APAS plans to develop cost estimates for other crop and livestock commodities over the coming months as part of a concerted effort to obtain further exemptions and other forms of financial relief from the added costs.
APAS continues to work hard on engaging federal decision makers on the issue of carbon taxation, and that this advocacy would continue until the problem is addressed. “Our members expect us to stay on this issue until our concerns are heard.”
View the complete calculations and our January 7, 2021 media release here.
In February 2020, APAS released updated estimates on the financial impacts of the carbon tax to Saskatchewan producers. At that time, we found that on average, Saskatchewan farmers could expect to lose 8% of their total 2020 net income to the carbon tax.

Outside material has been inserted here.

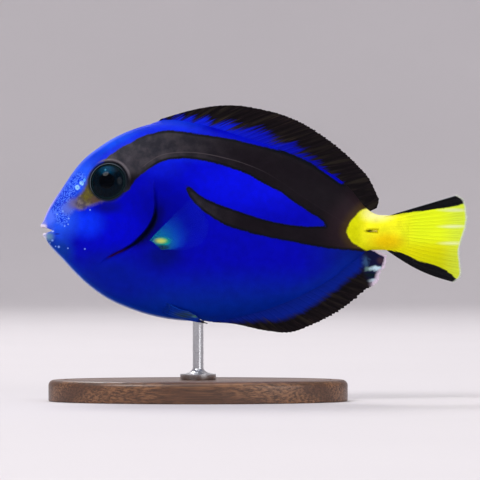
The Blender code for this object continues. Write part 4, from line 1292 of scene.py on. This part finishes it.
def clear_fin_finish():
    """Yellow-green low at the root, turquoise above it, and clear blue outwards."""
    nodes = fin_finish("clear_blue_fin", 0.3, Roughness=0.45)
    green, olive = nodes.patch((34.2, -3.1), (3.4, 1.6), 0.1), nodes.patch((34, -4.9), (3.6, 1), 0.3)
    shade = nodes.paint(
        nodes.mix(("reach", 0.15, 0.5), (12, 160, 200), (4, 104, 236)),
        ((12, 70, 230), ("reach", 0.4, 0.8)),
        ((100, 170, 236), ("streak", 0.5, 0.75, 0, 0.25)),
        ((40, 206, 130), green),
        ((226, 244, 128), ((33.6, -3), (2.4, 1.1), 0.2)),
        ((42, 56, 50), olive, 0.8),
    )
    solid = nodes.rise("reach", 0.15, 0.7, 0.4, 0.02)
    solid = nodes.scaled("ray", nodes.rise("reach", 0.9, 0.4, 0.01, 0.06), solid)
    for more, strength in ((green, 0.5), (olive, 0.16)):
        solid = nodes.math("MULTIPLY_ADD", more, strength, solid, clamp=True)
    return nodes.show(Base_Color=shade, Alpha=solid)


def eye_finish():
    """A wet dark globe: black pupil, deep teal iris with fine rays, and a paler glow above: painted
    reflection and highlight.
    """
    nodes = new_finish("wet_eye", Roughness=0.3, Coat_Weight=0.12, Coat_Roughness=0.01, Specular_IOR_Level=0)
    turns = [nodes.math(wave, "round_middle") for wave in ("COSINE", "SINE")]
    fibres = nodes.noise(0.06, 3, 0.7, nodes.joined(*turns, nodes.times("from_middle", 0.06)))
    fibre = nodes.rise(fibres, 0.35, 0.7)
    x, z = EYE_PLACE
    iris = nodes.paint(
        nodes.mix(fibre, (0, 6, 14), (1, 17, 30)),
        # Painted reflection: a paler teal glow on the upper part of the globe.
        ((0, 62, 94), ((x - 0.4, z + 3.3), (3.2, 2.4)), nodes.scaled(fibre, 0.3, 0.6)),
        ((0, 2, 6), ("from_middle", 2.6, 1.9)),
        # Painted highlight: a small pale teal spot.
        ((54, 126, 152), ((x - 0.7, z + 3.3), (0.38, 0.42))),
        ((22, 40, 44), ("from_middle", 4.3, 4.7)),
    )
    return nodes.show(Base_Color=iris)


def spine_finish():
    """Brown yellow horn with a dark point."""
    nodes = new_finish("horn_spine", Roughness=0.35, Coat_Weight=0.1, Coat_Roughness=0.1)
    streaks = nodes.noise(0.4, 3, stretch=(0.5, 3, 3))
    shade = nodes.mix(streaks, (186, 164, 30), (222, 206, 64))
    shade = nodes.paint(shade, ((44, 34, 8), ("x", 93.4, 91.9)))
    return nodes.show(Base_Color=shade, Normal=nodes.bump(streaks, 0.3, 0.03))


def wood_finish():
    """Walnut with long grain, pores and an oiled shine."""
    nodes = new_finish("oiled_walnut", Roughness=0.42, Coat_Weight=0.25, Coat_Roughness=0.2)
    side, up = nodes.split()[1:]
    slanted = nodes.scaled(up, 0.5, nodes.times(side, 0.55))
    rings = nodes.scaled(nodes.noise(1, 3, stretch=(0.05, 0.25, 0.25)), 9, slanted)
    grain = nodes.scaled(nodes.math("SINE", rings), 0.5, 0.5)
    fine = nodes.noise(1, 4, 0.65, stretch=(0.06, 2.2, 2.2))
    pores = nodes.rise(nodes.noise(1, 2, 0.5, stretch=(0.25, 5, 5)), 0.62, 0.72)
    shade = nodes.mix(grain, (96, 62, 40), (142, 98, 64))
    shade = nodes.mix((fine, 0.35, 0.65), (70, 44, 28), shade)
    return nodes.show(
        Base_Color=nodes.paint(shade, ((44, 27, 18), pores, 0.6)),
        Roughness=nodes.rise(fine, 0.3, 0.7, 0.5, 0.36),
        Normal=nodes.bump(nodes.math("SUBTRACT", fine, pores), 0.25, 0.08),
    )


def steel_finish():
    """Turned steel with fine rings from the lathe."""
    nodes = new_finish("turned_steel", Metallic=1, Roughness=0.3)
    rings = nodes.noise(1, stretch=(0.2, 0.2, 14))
    return nodes.show(
        Base_Color=nodes.mix(nodes.noise(6, 3), (186, 188, 192), (206, 207, 210)),
        Roughness=nodes.rise(rings, 0.3, 0.7, 0.24, 0.36),
        Normal=nodes.bump(rings, 0.2, 0.02),
    )


def floor_finish():
    nodes = new_finish("pale_floor", Roughness=0.8)
    return nodes.show(Base_Color=nodes.mix(nodes.noise(140, 2, 0.5), (212, 207, 210), (216, 211, 214)))


# The studio, in metres.
def make_studio():
    """A round pale floor that curves up into a wall, open above, so that each view has the same backdrop."""
    flat = FLOOR_RADIUS - FLOOR_CURVE
    turns = np.radians(np.linspace(5, 90, 18))
    curve = [(flat + FLOOR_CURVE * math.sin(a), FLOOR_CURVE * (1 - math.cos(a))) for a in turns]
    profile = [(0, 0), (flat, 0), *curve, (FLOOR_RADIUS, WALL_TOP)]
    studio = spun("studio", profile, 96, merge=0.0001, inside=True)
    studio.data.shade_smooth()
    studio.data.materials.append(floor_finish())


def add_to_scene(name, data):
    made = bpy.data.objects.new(name, data)
    bpy.context.scene.collection.objects.link(made)
    return made


def add_light(name, place, aim, size, power):
    data = bpy.data.lights.new(name, "AREA")
    data.shape = "DISK"
    data.size = size
    data.energy = power
    lamp = add_to_scene(name, data)
    lamp.location = place
    lamp.rotation_mode = "QUATERNION"
    lamp.rotation_quaternion = (Vector(aim) - Vector(place)).to_track_quat("-Z", "Y")


def light_studio():
    fish = (0.01, 0, 0.05)
    add_light("room_light", (0, 0, 2.9), (0, 0, 0), 3, 24)
    add_light("key_light", (-0.7, -0.8, 1.15), fish, 0.55, 9)
    add_light("fill_light", (0.9, -1.1, 0.5), fish, 0.9, 5)
    add_light("rim_light", (-0.2, 0.9, 1.1), fish, 0.6, 7)
    world = bpy.data.worlds.new("soft_room")
    world.use_nodes = True
    background = world.node_tree.nodes["Background"].inputs
    background["Color"].default_value = (0.95, 0.97, 1, 1)
    background["Strength"].default_value = 0.55
    bpy.context.scene.world = world
    bpy.context.scene.view_settings.view_transform = "Standard"


def place_camera():
    data = bpy.data.cameras.new("photo_camera")
    data.sensor_width = 36
    data.lens = CAMERA_LENS
    data.clip_start, data.clip_end = 0.01, 20
    camera = add_to_scene("photo_camera", data)
    camera.location = CAMERA_PLACE
    camera.rotation_euler = (math.pi / 2, 0, 0)
    bpy.context.scene.camera = camera


tiny_scales = scaled_skin_group()
marking_edge = torn_edge_group()
fin_rays = fin_ray_group()
tail_yellow = tail_yellow_group()

make_skin()
make_dorsal_fin()
make_anal_fin()
make_tail_fin()
for side, word in ((-1, "left"), (1, "right")):
    make_eye(side, word)
    make_pectoral_fin(side, word)
    make_pelvic_fin(side, word)
    make_tail_spine(side, word)
make_stand_base()
make_stand_rod()
make_studio()
light_studio()
place_camera()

For a household managing a 5,000-acre grain farm in Saskatchewan, we estimated would take the form of a $8,000-10,000 bill.
When the carbon tax increases to $50/tonne in 2022, APAS estimated this bill would go up to $13,000-17,000 for the same household – the equivalent of a 12% decrease in net income.
Find our previous background information here:
Backgrounders - "Preliminary Costs of the Federal Carbon Backstop on Saskatchewan Agriculture" and "Estimated Impact of the Federal Carbon Backstop on Farm Net Income"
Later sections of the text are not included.